━━━━━ Provided material
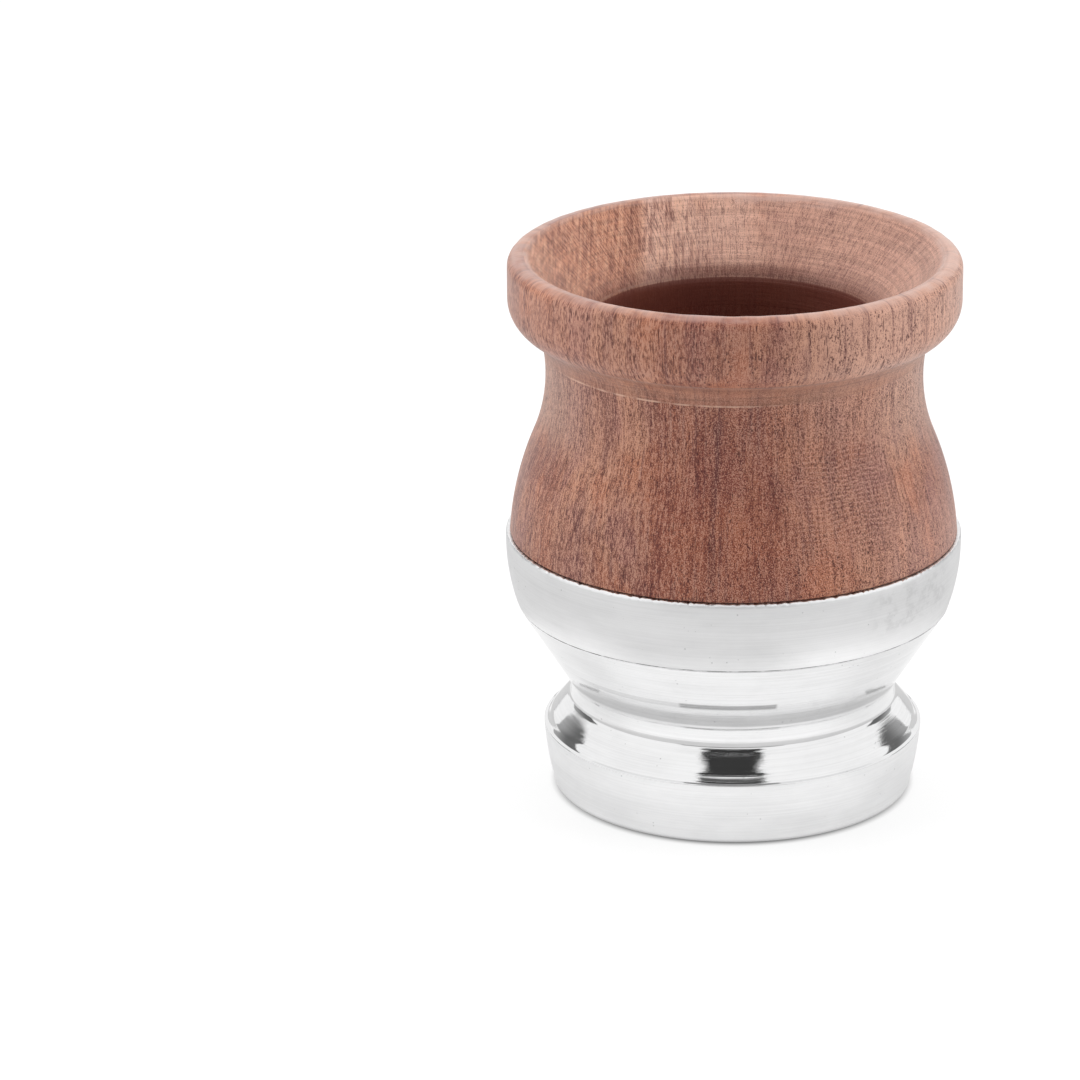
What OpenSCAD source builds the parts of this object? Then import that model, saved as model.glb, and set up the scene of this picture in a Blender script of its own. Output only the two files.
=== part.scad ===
/*
Mate cup: a turned hardwood cup with a flared mouth, held in a satin metal collar
that stands on a spun metal foot with a narrow waist.
Sizes are in millimetres. The cup stands on z = 0 and its axis is the Z axis.
*/

/* [Rim and mouth] */
// How far the rim stands out from the neck
rim_out = 6.25; // [5.5:0.05:8]
// Height of the rim band, from its lower edge to the lip
rim_h = 12; // [10.5:0.5:16]
// How far the rim's lower edge lies in from its side
rim_edge_in = 2.4; // [1.8:0.1:3]
// Rounding of the rim's side towards its lower edge
rim_round = 6; // [5:0.5:8]
// Rounding of the lip's outer edge
lip_out_round = 2; // [1:0.1:2.6]
// Width of the lip's level top, between its two rounded edges
lip_flat = 0.4; // [0.2:0.1:1.5]
// Rounding of the lip's inner edge
lip_in_round = 1.5; // [0.8:0.1:2.4]
// Angle of the flared mouth from the vertical
flare_angle = 45; // [38:1:52]
// Rounding between the flared mouth and the bore
bore_round = 4; // [2:0.5:6]
// Thickness of the wood at the neck, round the bore
neck_wall = 7.75; // [6.5:0.05:10]
// Depth of the hollow below the lip
hollow_depth = 67.5; // [50:0.5:70]
// Rounding between the wall of the hollow and its floor
floor_round = 8; // [3:0.5:12]

/* [Neck and belly] */
// Height of the cove under the rim
cove_h = 4.2; // [3:0.2:6]
// Radius of the cove under the rim
cove_curve = 4.8; // [4.6:0.2:12]
// Height of the neck from its narrowest place up to the cove
neck_top = 4.2; // [2:0.1:6]
// How far the neck lies in from the belly
neck_in = 6.2; // [5.2:0.1:7.2]
// Radius of the neck's hollow curve
neck_curve = 28.5; // [22:0.5:34]
// Height of the neck's narrowest place above the collar
neck_rise = 27.3; // [25:0.1:32]
// How far the belly lies in from the outside of the collar
belly_in = 0.55; // [0.4:0.05:0.8]
// Depth of the belly's widest place below the collar's top
belly_dip = 3.5; // [2:0.1:5]
// Rounding of the lower edge of the wood, where it stands on the floor of the foot
tenon_round = 1.5; // [0.5:0.1:3]

/* [Collar] */
// Diameter of the collar where it is widest, which the other diameters follow
collar_d = 76; // [68:0.5:84]
// Height of the collar
collar_h = 12.3; // [10:0.1:16]
// Depth of the collar's widest place below its top
collar_dip = 1.5; // [0:0.1:3]
// Rounding of the collar's outer edge at its top
collar_round = 0.3; // [0.1:0.05:0.4]
// How far the seam between the collar and the foot lies in from the collar's widest place
seam_in = 1.85; // [1.5:0.05:2.5]
// Rounding of both outer edges at the seam
seam_round = 0.15; // [0.1:0.05:0.3]

/* [Foot] */
// Height of the foot, up to its seam with the collar
foot_h = 32.8; // [30:0.1:36]
// How far the waist lies in from the seam
waist_in = 8.85; // [7.5:0.05:9.5]
// Height of the waist's narrowest place above the bead
waist_rise = 0.8; // [0.4:0.1:2]
// Radius of the waist's hollow curve
waist_curve = 6.5; // [4:0.5:12]
// Rounding of the crease between the waist and the bead
crease_round = 0.7; // [0.4:0.1:1]
// Height of the bead and the step under it, from the band up to the waist
bead_h = 5; // [4.2:0.1:6]
// Radius of the bead's bulge
bead_curve = 60; // [30:1:120]
// Height of the step between the band and the bead
step_h = 1.3; // [1.1:0.1:1.8]
// How far the bead's lower edge lies in from the band
step_in = 1.25; // [1:0.05:1.5]
// Radius of the step's hollow curve
step_curve = 3.5; // [2.5:0.5:8]
// Rounding between the step and the narrow ledge at the band's upper edge
ledge_round = 0.5; // [0.3:0.05:0.7]
// How far the band under the step stands out from the waist
band_out = 4.45; // [3.8:0.05:5.4]
// Height of the band, from the ground up to the step
band_h = 11.2; // [9:0.1:12]
// Rounding of the band's upper edge
band_round = 0.2; // [0.1:0.05:0.3]
// Radius of the band's slight bulge
band_curve = 50; // [20:1:150]
// How far the band's lower end lies in from its top
base_in = 1.5; // [1:0.05:2]
// Rounding of the edge that the foot stands on
base_round = 1.5; // [1:0.1:3]

/* [Metal and fit] */
// Thickness of the metal of the collar and the foot
wall = 1.2; // [1:0.05:1.4]
// Clearance between the wood and the metal round it
fit = 0.1; // [0.05:0.05:0.2]
// Gap between the shoulder of the wood and the collar's top
shoulder_gap = 0.15; // [0.05:0.05:0.4]

/* [Hidden] */

wood_colour = [0.61, 0.39, 0.30];
satin_colour = [0.83, 0.83, 0.84];
polished_colour = [0.90, 0.90, 0.91];

// Angle of one step along an arc of an outline
step_angle = 2;
// Steps round the axis
$fn = 128;

// Heights, from the ground up
bead_z = band_h + bead_h;
waist_z = bead_z + waist_rise;
seam_z = foot_h;
collar_top = seam_z + collar_h;
shoulder_z = collar_top + shoulder_gap;
neck_z = collar_top + neck_rise;
cove_bottom = neck_z + neck_top;
rim_bottom = cove_bottom + cove_h;
cup_top = rim_bottom + rim_h;
hollow_z = cup_top - hollow_depth;

// Radii, from the collar to the other pieces
collar_r = collar_d / 2;
belly_r = collar_r - belly_in;
neck_r = belly_r - neck_in;
rim_r = neck_r + rim_out;
rim_edge_r = rim_r - rim_edge_in;
bore_r = neck_r - neck_wall;
seam_r = collar_r - seam_in;
waist_r = seam_r - waist_in;
band_r = waist_r + band_out;
base_r = band_r - base_in;

/* Outlines: each is a list of [radius, height] points, drawn downwards
   on the outside of a piece and turned about the axis. */

// Unit vector in a direction
function toward(angle) = [cos(angle), sin(angle)];

// Direction of one point as seen from another
function direction(from, to) = atan2(to.y - from.y, to.x - from.x);

// Points along an arc about a centre, from one angle to another
function arc(centre, r, from, to) =
    let (n = max(2, ceil(abs(to - from) / step_angle)))
    [for (i = [0:n]) centre + r * toward(from + (to - from) * i / n)];

function reversed(points) = [for (i = [len(points) - 1:-1:0]) points[i]];

// Arc of radius r from p to q that turns to the left on its way
function left_arc(p, q, r) =
    let (d = q - p,
         reach = sqrt(r * r - d * d / 4),
         centre = (p + q) / 2 + reach / norm(d) * [-d.y, d.x],
         from = direction(centre, p),
         to = direction(centre, q))
    arc(centre, r, from, to < from ? to + 360 : to);

// Arc of radius r from p to q that turns to the right on its way
function right_arc(p, q, r) = reversed(left_arc(q, p, r));

/* The collar bulges along one arc. Its inner side and the wood behind it
   follow arcs about the same centre. */
bulge_z = collar_top - collar_dip;
bulge_h = bulge_z - seam_z;
bulge_curve = (bulge_h * bulge_h + seam_in * seam_in) / (2 * seam_in);
bulge_centre = [collar_r - bulge_curve, bulge_z];

// The bulge from one height down to another, at a depth below the collar's surface
function bulge(from_z, to_z, depth) =
    let (r = bulge_curve - depth)
    arc(bulge_centre, r, asin((from_z - bulge_z) / r), asin((to_z - bulge_z) / r));

/* The foot's cone runs straight from the seam to where it touches the waist's curve. */
waist_centre = [waist_r + waist_curve, waist_z];
seam_point = [seam_r, seam_z];
touch_angle = direction(waist_centre, seam_point)
    + acos(waist_curve / norm(seam_point - waist_centre));
bead_angle = 180 + asin(waist_rise / waist_curve);

// The cone and the waist down to an angle of its curve, at a depth below the surface
function cone_and_waist(depth, end_angle) = concat(
    [[seam_r + depth / cos(touch_angle), seam_z]],
    arc(waist_centre, waist_curve + depth, touch_angle, end_angle));

/* Under the waist a rounded crease leads to the bead, and a hollow step to the band. */
waist_end = waist_centre + waist_curve * toward(bead_angle);
bead_end = [band_r - step_in, band_h + step_h];
bead_tilt = direction(waist_end, bead_end) + 90
    + asin(norm(bead_end - waist_end) / (2 * bead_curve));
bead_start = waist_end + crease_round * (toward(bead_angle - 180) - toward(bead_tilt));
band_edge = [band_r, band_h] - [band_round, band_round];
// Tilts of the surface at the step's lower end, and on the ledge at its outer end
step_tilt = 50;
ledge_tilt = 70;
ledge_end = band_edge + band_round * toward(ledge_tilt);
step_end = ledge_end - ledge_round * (toward(step_tilt) - toward(ledge_tilt));

// The outside of the foot, from its seam down to the edge that it stands on
function foot_outside() =
    let (side = cone_and_waist(0, bead_angle),
         top_r = seam_r - seam_round)
    concat(
        arc([top_r, seam_z] - [seam_round, seam_round], seam_round, 90, 0),
        [for (i = [1:len(side) - 1]) side[i]],
        left_arc(waist_end, bead_start, crease_round),
        right_arc(bead_start, bead_end, bead_curve),
        left_arc(bead_end, step_end, step_curve),
        arc(step_end + ledge_round * toward(step_tilt), ledge_round, 180 + step_tilt, 180 + ledge_tilt),
        arc(band_edge, band_round, ledge_tilt, 0),
        right_arc([band_r, band_edge.y], [base_r, base_round], band_curve),
        arc([base_r - base_round, base_round], base_round, 0, -90));

// The inside of the foot's shell, from its seam down to its floor
function foot_inside() =
    let (side = cone_and_waist(wall, bead_angle),
         bead_corner = side[len(side) - 1] - [0, wall / 2],
         band_start = [band_r - wall, band_h - step_h / 2],
         inner_round = max(base_round - wall, seam_round))
    concat(
        side,
        right_arc(bead_corner, band_start, bead_curve - wall),
        right_arc(band_start, [base_r - wall, wall + inner_round], band_curve - wall),
        arc([base_r - wall - inner_round, wall + inner_round], inner_round, 0, -90));

/* The wood's neck and belly are two arcs that touch, so the radius of the belly's
   arc follows from the neck's. */
belly_z = collar_top - belly_dip;
neck_centre = [neck_r + neck_curve, neck_z];
belly_across = neck_centre.x - belly_r;
belly_up = neck_z - belly_z;
belly_curve = (belly_across * belly_across + belly_up * belly_up - neck_curve * neck_curve)
    / (2 * neck_in);
belly_centre = [belly_r - belly_curve, belly_z];
belly_touch = direction(belly_centre, neck_centre);

// The outside of the wood from the lip down to the shoulder over the collar
function wood_outside() =
    let (rim_centre_r = rim_r - rim_round,
         under_angle = acos((rim_edge_r - rim_centre_r) / rim_round),
         rim_centre = [rim_centre_r, rim_bottom + rim_round * sin(under_angle)],
         neck = arc(neck_centre, neck_curve, 180 - asin(neck_top / neck_curve), 180 + belly_touch))
    concat(
        arc([rim_r, cup_top] - lip_out_round * [1, 1], lip_out_round, 90, 0),
        arc(rim_centre, rim_round, 0, -under_angle),
        left_arc([rim_edge_r, rim_bottom], neck[0], cove_curve),
        neck,
        arc(belly_centre, belly_curve, belly_touch, asin((shoulder_z - belly_z) / belly_curve)));

// The wood inside the metal, from the shoulder down to the floor of the foot
function wood_in_metal() =
    let (depth = wall + fit,
         tenon_r = waist_r - depth)
    concat(
        bulge(shoulder_z, seam_z, depth),
        cone_and_waist(depth, 180),
        arc([tenon_r, wall] + tenon_round * [-1, 1], tenon_round, 0, -90),
        [[0, wall]]);

// The hollow of the wood, from the middle of its floor up to the lip
function wood_hollow() =
    let (mouth_angle = 180 - flare_angle,
         lip_centre = [rim_r - lip_out_round - lip_flat, cup_top - lip_in_round],
         lip_end = lip_centre + lip_in_round * toward(mouth_angle),
         edge_r = bore_r + bore_round,
         flare_in = lip_end.x - edge_r - bore_round * cos(mouth_angle),
         flare_end_z = lip_end.y - flare_in / tan(flare_angle),
         bore_top = flare_end_z - bore_round * sin(mouth_angle))
    concat(
        [[0, hollow_z]],
        arc([bore_r, hollow_z] + floor_round * [-1, 1], floor_round, -90, 0),
        arc([edge_r, bore_top], bore_round, 180, mouth_angle),
        arc(lip_centre, lip_in_round, mouth_angle, 90));

// Turned hardwood: rim, neck, belly, and the tenon that stands in the foot
module wooden_cup() {
    color(wood_colour)
        rotate_extrude()
            polygon(concat(wood_outside(), wood_in_metal(), wood_hollow()));
}

// Satin band round the lower belly, standing on the foot's edge
module collar() {
    top_z = collar_top - collar_round;
    low_z = seam_z + seam_round;
    side = bulge(top_z, low_z, 0);
    low_r = side[len(side) - 1].x;
    color(satin_colour)
        rotate_extrude()
            polygon(concat(
                arc([side[0].x - collar_round, top_z], collar_round, 90, 0),
                side,
                arc([low_r - seam_round, low_z], seam_round, 0, -90),
                reversed(bulge(collar_top, seam_z, wall))));
}

// Spun shell with a closed flat floor: cone, waist, bead, step, band and base
module foot() {
    color(polished_colour)
        rotate_extrude()
            polygon(concat(foot_outside(), [[0, 0], [0, wall]], reversed(foot_inside())));
}

wooden_cup();
collar();
foot();
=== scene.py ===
"""Looks of the mate cup: turned hardwood in a satin collar on a polished foot."""

import math

import bmesh
import bpy
import numpy as np
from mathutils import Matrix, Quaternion, Vector


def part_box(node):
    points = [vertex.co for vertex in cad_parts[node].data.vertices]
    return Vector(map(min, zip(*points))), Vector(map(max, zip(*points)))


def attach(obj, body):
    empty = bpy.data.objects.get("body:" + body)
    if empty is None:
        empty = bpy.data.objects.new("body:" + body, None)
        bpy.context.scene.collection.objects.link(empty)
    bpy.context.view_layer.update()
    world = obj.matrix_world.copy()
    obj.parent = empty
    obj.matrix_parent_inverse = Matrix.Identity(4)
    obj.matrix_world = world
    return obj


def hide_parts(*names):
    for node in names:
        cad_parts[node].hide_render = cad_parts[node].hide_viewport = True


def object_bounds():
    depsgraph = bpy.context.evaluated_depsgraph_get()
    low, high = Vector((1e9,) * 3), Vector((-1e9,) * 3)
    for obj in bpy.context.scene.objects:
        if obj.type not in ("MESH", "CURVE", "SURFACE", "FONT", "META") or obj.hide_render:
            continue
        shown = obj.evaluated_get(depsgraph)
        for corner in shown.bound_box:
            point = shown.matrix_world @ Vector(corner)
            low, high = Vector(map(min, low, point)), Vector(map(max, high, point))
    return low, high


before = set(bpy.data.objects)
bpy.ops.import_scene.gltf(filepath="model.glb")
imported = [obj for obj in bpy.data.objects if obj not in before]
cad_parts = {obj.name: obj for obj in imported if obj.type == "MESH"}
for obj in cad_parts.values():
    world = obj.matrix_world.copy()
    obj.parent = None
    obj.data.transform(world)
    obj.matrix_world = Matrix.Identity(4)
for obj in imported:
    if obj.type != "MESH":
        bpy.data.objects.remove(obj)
cad_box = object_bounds()

MM = 0.001
SEAM_Z, COLLAR_TOP = (corner[2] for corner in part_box("collar"))

# The seam steps up by SEAM_STEP where the turn from the front is STEP_TURN degrees
SEAM_STEP = 0.14 * MM
STEP_TURN = -36

# A point closer to the axis than this lies on it
AXIS = 1e-7


# Outlines of the turned pieces, read from the CAD nodes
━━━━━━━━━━
Instructions for the task >> Repeat word for word the lines from the line containing "band and base" to the line containing "return low, high", both lines included; nothing else should appear.

Exercise solution >>
// Spun shell with a closed flat floor: cone, waist, bead, step, band and base
module foot() {
    color(polished_colour)
        rotate_extrude()
            polygon(concat(foot_outside(), [[0, 0], [0, wall]], reversed(foot_inside())));
}

wooden_cup();
collar();
foot();
=== scene.py ===
"""Looks of the mate cup: turned hardwood in a satin collar on a polished foot."""

import math

import bmesh
import bpy
import numpy as np
from mathutils import Matrix, Quaternion, Vector


def part_box(node):
    points = [vertex.co for vertex in cad_parts[node].data.vertices]
    return Vector(map(min, zip(*points))), Vector(map(max, zip(*points)))


def attach(obj, body):
    empty = bpy.data.objects.get("body:" + body)
    if empty is None:
        empty = bpy.data.objects.new("body:" + body, None)
        bpy.context.scene.collection.objects.link(empty)
    bpy.context.view_layer.update()
    world = obj.matrix_world.copy()
    obj.parent = empty
    obj.matrix_parent_inverse = Matrix.Identity(4)
    obj.matrix_world = world
    return obj


def hide_parts(*names):
    for node in names:
        cad_parts[node].hide_render = cad_parts[node].hide_viewport = True


def object_bounds():
    depsgraph = bpy.context.evaluated_depsgraph_get()
    low, high = Vector((1e9,) * 3), Vector((-1e9,) * 3)
    for obj in bpy.context.scene.objects:
        if obj.type not in ("MESH", "CURVE", "SURFACE", "FONT", "META") or obj.hide_render:
            continue
        shown = obj.evaluated_get(depsgraph)
        for corner in shown.bound_box:
            point = shown.matrix_world @ Vector(corner)
            low, high = Vector(map(min, low, point)), Vector(map(max, high, point))
    return low, high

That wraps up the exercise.